O.B. By the way, before the training we were asked to write down the list of problems we wanted to work through in our festival. It turned out that the most common problem among our colleagues was finding budget.

 

V.L. Small festivals cannot get big grants, that’s why commercial sponsorship is a way of suvival for them. Despite the fact that Docudays UA is a human rights festival we also need to learn to cooperate with commercial sponsors. It’s just a specific work direction, but in time it could give us an opportunity to break even.

 

Working with colleagues in groups - part of the workshops, ICO (c)

 

What developement do you see for Docudays UA now, when you’ve compared experiences with your colleagues?

 

O.B. To tell the truth, it wasn’t a relief to feel that some of the offered improvement instruments simply wouldn’t work in our country. Economical and political circumstances are constantly creating obstacles, and the festival team has to find ways out by themselves.

 

V.L. I didn’t get that feeling. It’s all in the head! We should just change the accent! Of course Berlin film festival has different problems than us, but in all the strategies and negotiations it is important to realise and think through, where you can compromise.

 

O.B. Ok, I’ll explain. For example, there is an entrance fee at all the festivals - participants of the program. We’ve been exhaustively planning the implemention of the ticket system for a long time because we understood that in times of financial crisis and war in the country a person would think twice before paying for the ticket. Besides that, most of our colleagues from the training work at recreational festivals. A documentary-oriented event is specific. We constantly need to wake an interest in social problems in our audience. We cannot turn to most sponsors because of the ethical reasons: most Ukrainian corporations have bad reputation. Of course the reality changes, and as festival managers we need to look for new perspectives, develop an industrial program for the new good Ukrainian documentaries to appear, build cultural bridges between people, countries and festivals.
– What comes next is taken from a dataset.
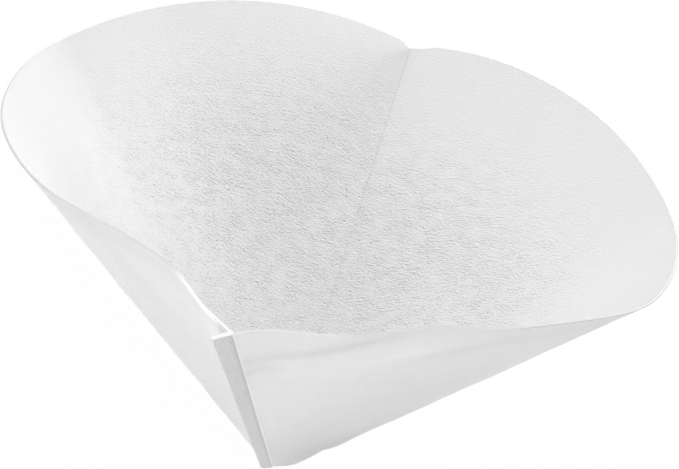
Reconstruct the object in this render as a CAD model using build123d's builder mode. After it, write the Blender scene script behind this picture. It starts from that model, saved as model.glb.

And in this case the tips of ICO tutors are very useful for us.

 

The evening of opening Motovun Film Festival

 

V.L. Alan Black, one of the Hot Docs founders (and that is one of the world’s biggest documentary film festivals), said a very neat phrase. He’s been listening to us for a long time during the lecture, and then asked a very common question: “How do you see the developement of your festival?”. The collegues have mostly talked about growing of the budget, or of the audience, and of the festival itself. And he said a very simple thing: “When we started Hot Docs in 1993, there was only one cinema and a small group of like-minders. To tell the truth, 211 000 people visited the festival this year. We have organized a hundred and a half screenings in 15 cinemas. 600 volunteers have been working with us the whole time… Do you know what the biggest problem is? How to remain a small cozy festival with it’s own viewers when you’re so big!” Docudays UA is starting to have the same problem. You cannot resist the growing demand for films, and have to keep the standards high at the same time, and look for the individual approach to each and every viewer. Alan’s words are a good reminder that the festival is a personal property not only for you, but also for a viewer. When your viewer thinks of it as of his/her home full of friends, (s)he is ready to suport and defend it. I suspect that this formula is the key to success for many big film festivals.